Technology is everywhere, and concepts like public cloud will further increase our dependencies on globally connected systems. This means that we (across the IT industry) need to consider the unintended consequences of a failure even for non-mission critical systems. We must ensure that apply similar techniques to when we design mission critical systems, like an in-flight control system or the software of a self-driving car. Of course, there are different levels of availability requirements; not being able to sell a pint of milk has a different customer impact to that of an in-flight control system of a passenger plane becomes “unavailable” due to an outage in mid-flight, or that our hands-free in-car autopilot shutdown because of a failure, whilst driving at 70mph in the middle lane of a busy motorway.
Time to consider Mission Criticality wider
Designing mission critical systems is nothing new. Nuclear Power Station, Submarines and Space Crafts are only a small number of examples where technology has delivered mission critical services since the 1970s. In the military, technology has been playing am integrated part of any operation. For instance, modern military vehicle heavily relies on mission-critical systems that enhance and guarantee successful mission capabilities . These systems include sensors, actuators, effectors, radars, and processing resources controlling unmanned vehicles like the?ASW Continuous Trail Unmanned Vessel?(ACTUV ).
However, designing and developing mission critical systems has always been a niche field. As an IT Architect during the 1990s and early 2000s it was special to be working on a mission critical system. What is clear is that we need to cannot see mission criticality as a niche field anymore – we (across the IT Sector) must consider all levels of criticality when designing IT solutions.

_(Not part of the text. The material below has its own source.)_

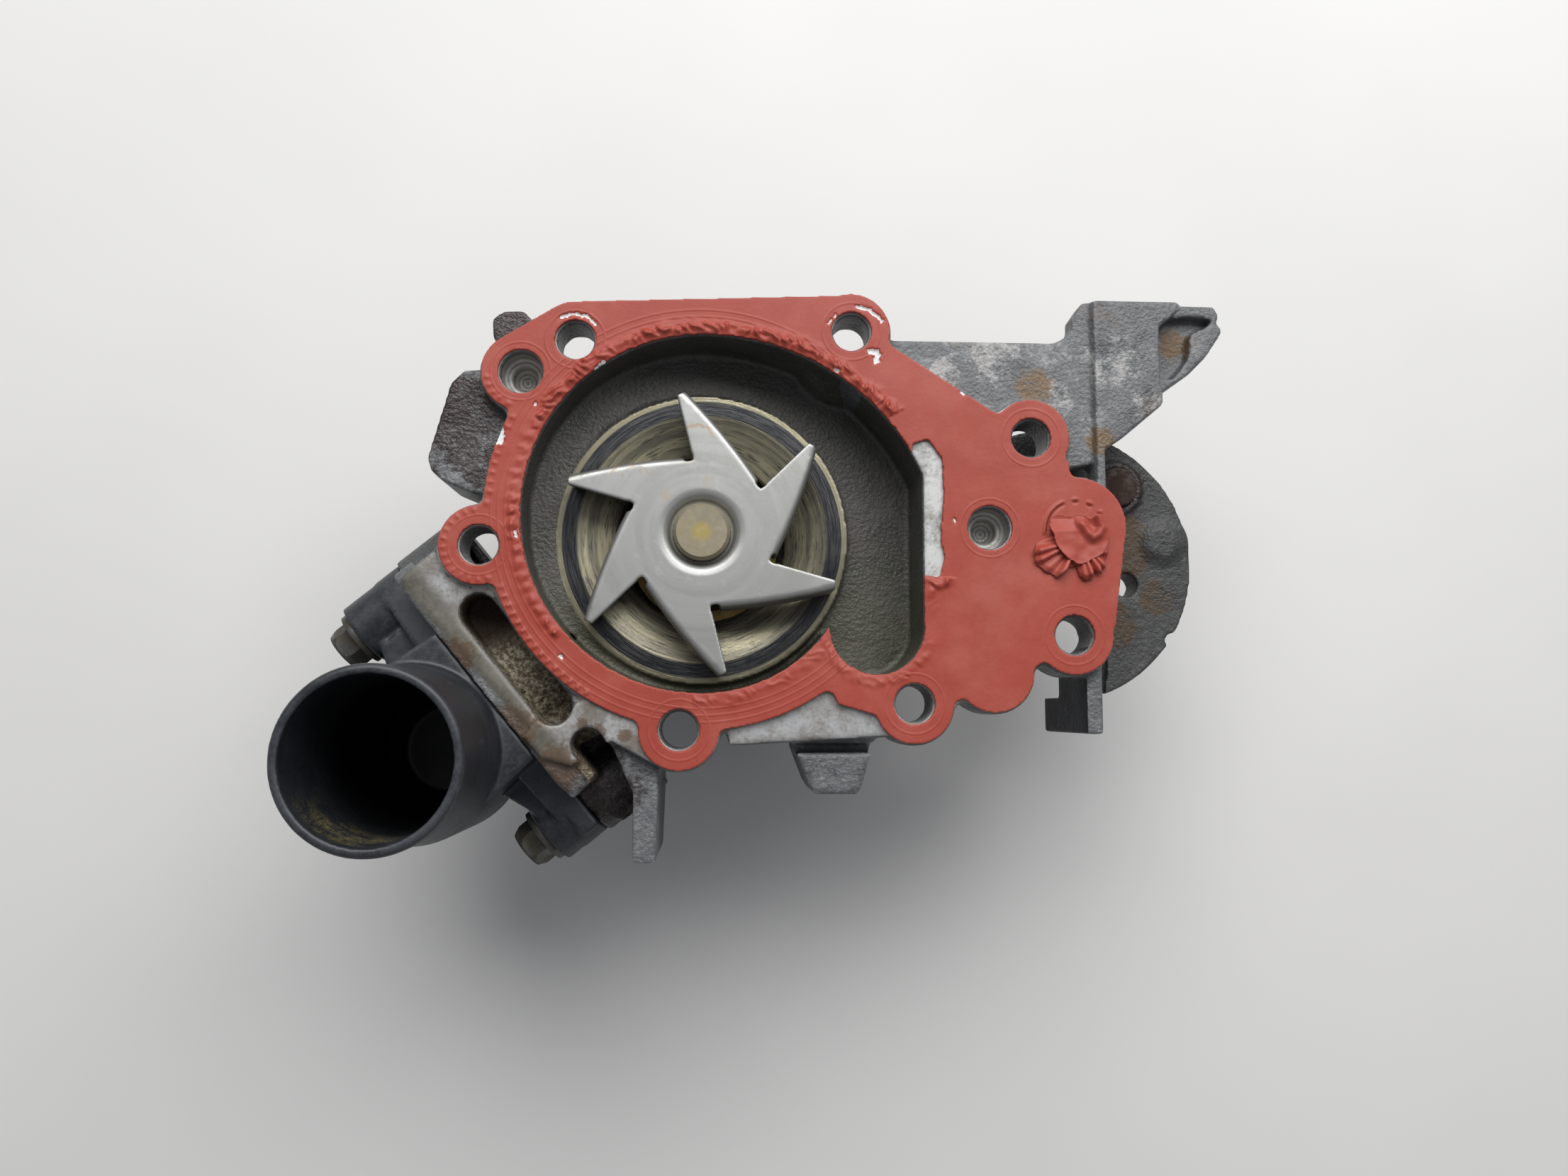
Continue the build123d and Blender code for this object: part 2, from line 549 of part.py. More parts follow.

What is mission criticality?
Mission criticality is a term that refers to the fact that the service of the overall IT system (user interface, integration, data as well as infrastructure components) is critical. Service criticality in this context is a measure of the business importance of the service and a failure of a mission critical service may cause immediate and serious widespread and lasting impact to business operations and may not be tolerated for reasonably long periods. In other words, a mission critical system is absolutely vital to the operation of the business and should the service fail, immediate and serious widespread impact to the business will be the result.
In addition, a mission critical service is typically constantly available (7 days 24 hours). These services typically also deliver extremely responsive service (end to end response time typically less than 1 second) with a demand profile that is random and of unpredictable nature, supporting typically thousands of transactions per hour of sometimes secure or highly secure nature.
Examples are an in-flight control system for an airplane, the control system in a self-driving car or the overall command and control system in a nuclear power plant.? But, also financial systems, like a core retail banking system allowing customers to withdraw money, or an online ordering and distribution system for a global retailer can be seen as mission critical. Whether or not a service is mission critical is mainly down to the client, and sometimes it can be a challenge to establish the level of criticality in the first place.
Other types of criticalities
Various papers differentiate between safety, mission, business, and security critical . Safety critically is when a failure “may lead to loss of life, serious personal injury, or damage to the natural environment”. A failure in a mission critical system “may lead to an inability to complete the overall system or project objectives, e.g., loss of critical infrastructure or data. A failure in a business-critical system “may lead to significant tangible or intangible economic costs, e.g., loss of business or damage to reputation” and a failure in a security-critical system “may lead to loss of sensitive data through theft or accidental loss.”
As technology is becoming more and more the “business” of an organization, I do not differentiate between business and mission criticality; it is one and the same.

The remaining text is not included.